Kapolri Jenderal Polisi Listyo Sigit Prabowo menjelaskan bahwa Perpol ini dibuat sebagai bagian dari upaya preemptif dan preventif Polri dalam memberikan perlindungan serta pelayanan kepada warga negara asing (WNA), termasuk jurnalis yang bertugas di Indonesia.

Surat Keterangan Kepolisian (SKK), kata Kapolri, hanya diperuntukkan bagi jurnalis asing yang membutuhkan dokumen tersebut untuk bertugas di wilayah dengan potensi gangguan keamanan dan ketertiban masyarakat (kamtibmas), seperti Papua.

Ada sejumlah langkah positif yang bisa ditempuh untuk menciptakan ekosistem pers yang sehat. Di antaranya adalah penegakan hukum terhadap pelaku kekerasan terhadap jurnalis yang dilakukan secara transparan dan tegas.

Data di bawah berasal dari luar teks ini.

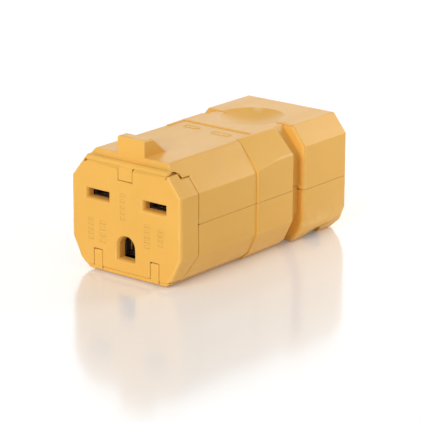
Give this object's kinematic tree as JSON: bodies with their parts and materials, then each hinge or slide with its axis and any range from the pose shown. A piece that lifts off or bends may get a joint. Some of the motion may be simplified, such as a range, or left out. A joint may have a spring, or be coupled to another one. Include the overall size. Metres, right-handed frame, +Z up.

Selain itu, pasal-pasal karet dalam KUHP dan UU ITE perlu segera direvisi dan diperjelas agar tidak lagi digunakan sebagai alat untuk membungkam kritik. Perlindungan struktural juga harus diperkuat, di mana Dewan Pers tidak cukup hanya berperan sebagai lembaga sertifikasi, melainkan menjadi pelindung nyata bagi jurnalis di lapangan.

Pada saat yang sama, budaya politik yang sehat harus dibangun dengan kesadaran bahwa kritik bukanlah penghinaan dan liputan kritis bukanlah sabotase, sebab tanpa pemahaman ini demokrasi hanya akan menjadi jargon kosong.

Yang tak kalah penting, publik harus terus bersuara. Ketika masyarakat mendukung jurnalis, maka ruang demokrasi akan tetap hidup. Setiap berita yang ditulis dengan keberanian adalah sumbangan bagi sejarah bangsa.

Indonesia bukan tanpa harapan. Di tengah tantangan, ada ribuan jurnalis yang tetap bekerja dengan dedikasi. Itu adalah optimismes yang tak pernah padam.

Ada masyarakat yang mulai sadar bahwa informasi adalah hak, bukan kemewahan. Ada generasi muda yang belajar bahwa keberanian menulis adalah bentuk cinta terhadap negeri.

UU Pers bukan sekadar warisan reformasi. Ia adalah janji bahwa suara rakyat akan selalu punya ruang. Dan selama jurnalis tetap menyalakan terang di tengah gelap, demokrasi Indonesia akan terus bernapas.